— THE REQUEST —
From the entries that follow, extract each line holding the string "joints".

Stored records
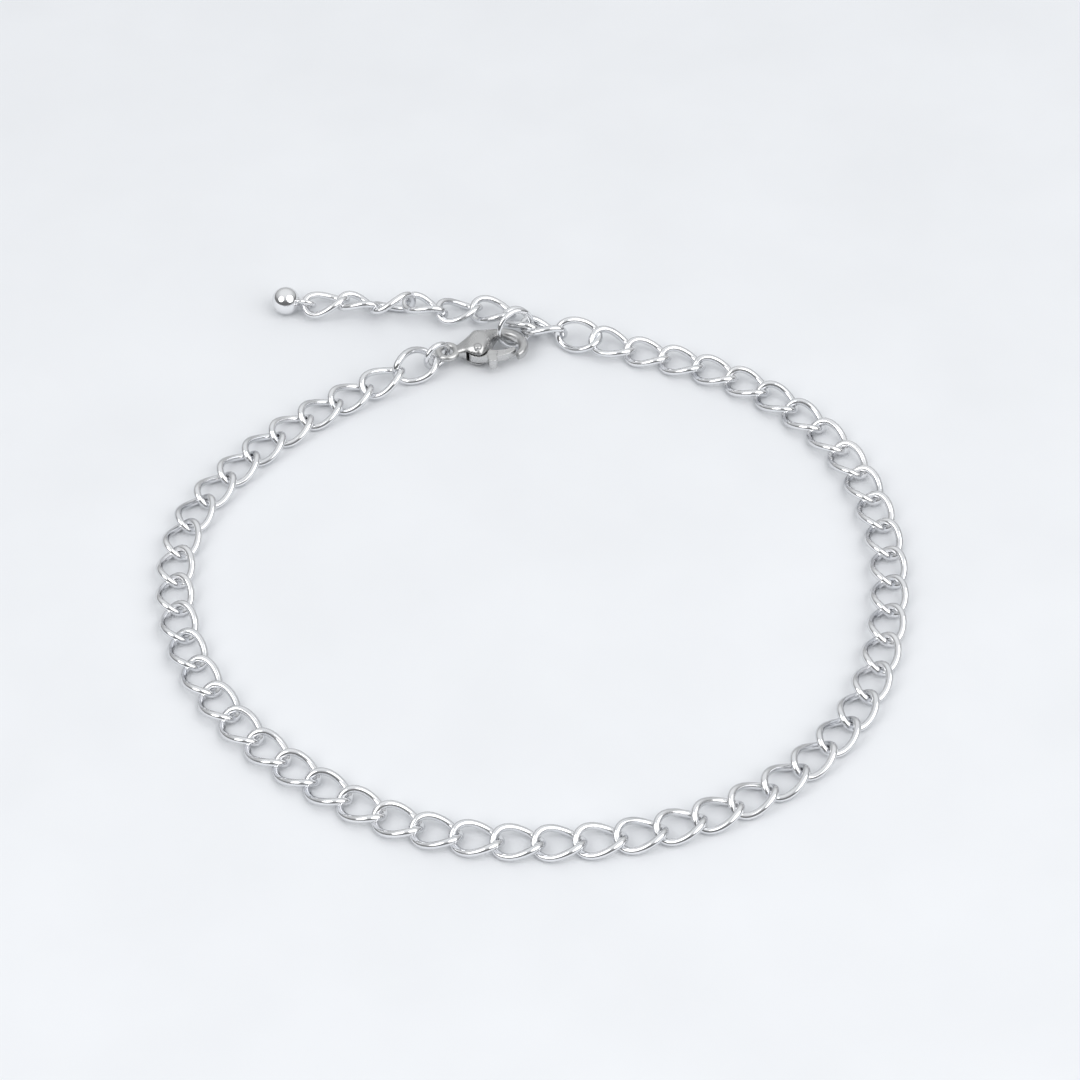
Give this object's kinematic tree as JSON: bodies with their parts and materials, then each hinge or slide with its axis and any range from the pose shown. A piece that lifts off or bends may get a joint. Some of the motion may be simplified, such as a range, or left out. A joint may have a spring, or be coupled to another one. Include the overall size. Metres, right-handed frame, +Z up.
{
  "type": "chain bracelet",
  "caption": "Closed curb chain bracelet lying flat, with a lobster clasp that opens, round rings, and a short extender chain ending in a ball.",
  "frame": {"origin": "on the surface that the bracelet lies on, below the middle of its whole box", "axes": "+Z up from that surface; the clasp and the extender are at the +Y side, and the front of the loop faces -Y; +X to the right as seen from the front"},
  "size_m": [0.0746, 0.0764, 0.0045],
  "materials": {
    "polished steel": "mirror-polished stainless steel",
    "clasp steel": "cast and tumbled stainless steel",
    "ball steel": "mirror-polished ball"
  },
  "bodies": {
    "bracelet": {"curb_chain": "polished steel", "clasp_ring": "polished steel", "clasp_body": "clasp steel", "end_ring": "polished steel", "extender_chain": "polished steel", "end_ball": "ball steel"},
    "lever": {"clasp_lever": "clasp steel"}
  },
  "joints": [
    {"name": "lever_hinge", "type": "hinge", "parent": "bracelet", "child": "lever", "pos_m": [-0.00574, 0.02812, 0.00145], "axis": [0, 0, 1], "range_deg": [0, 16], "stiffness_Nm_per_rad": 0.004, "springref_deg": -28.65}
  ]
}
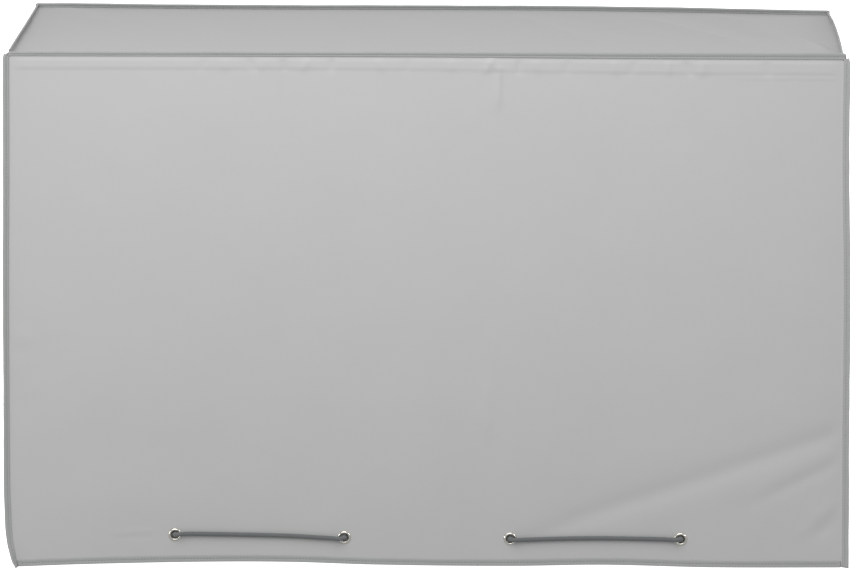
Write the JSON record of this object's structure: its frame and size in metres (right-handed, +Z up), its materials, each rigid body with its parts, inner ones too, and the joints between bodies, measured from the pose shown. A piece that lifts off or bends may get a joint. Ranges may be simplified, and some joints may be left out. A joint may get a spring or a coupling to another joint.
{
  "type": "air conditioner cover",
  "caption": "Fitted weather cover for an outdoor air conditioner: bound cloth panels, an open bottom, eyelets at the hem and an elastic drawcord.",
  "frame": {"origin": "middle of the top panel's underside, where it lies on the unit", "axes": "+X to the right seen from the front, +Y from the front to the back, +Z up"},
  "size_m": [0.9247, 0.4228, 0.575],
  "materials": {
    "cloth": "coated polyester, soft sheen",
    "tape": "woven binding tape",
    "nickel": "nickel plated",
    "elastic": "braided elastic"
  },
  "bodies": {
    "root": {"top_panel": "cloth", "front_panel": "cloth", "right_panel": "cloth", "back_panel": "cloth", "left_panel": "cloth", "front_left_binding": "tape", "front_right_binding": "tape", "back_right_binding": "tape", "back_left_binding": "tape", "top_front_binding": "tape", "hem_front_binding": "tape", "top_right_binding": "tape", "hem_right_binding": "tape", "top_back_binding": "tape", "hem_back_binding": "tape", "top_left_binding": "tape", "hem_left_binding": "tape", "front_eyelet_1": "nickel", "front_eyelet_2": "nickel", "front_eyelet_3": "nickel", "front_eyelet_4": "nickel", "right_eyelet_1": "nickel", "right_eyelet_2": "nickel", "back_eyelet_1": "nickel", "back_eyelet_2": "nickel", "back_eyelet_3": "nickel", "back_eyelet_4": "nickel", "left_eyelet_1": "nickel", "left_eyelet_2": "nickel", "drawcord": "elastic"}
  },
  "joints": []
}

— WRITTEN ANSWER —
  "joints": [
Write the JSON record of this object's structure: its frame and size in metres (right-handed, +Z up), its materials, each rigid body with its parts, inner ones too, and the joints between bodies, measured from the pose shown. A piece that lifts off or bends may get a joint. Ranges may be simplified, and some joints may be left out. A joint may get a spring or a coupling to another joint.
  "joints": []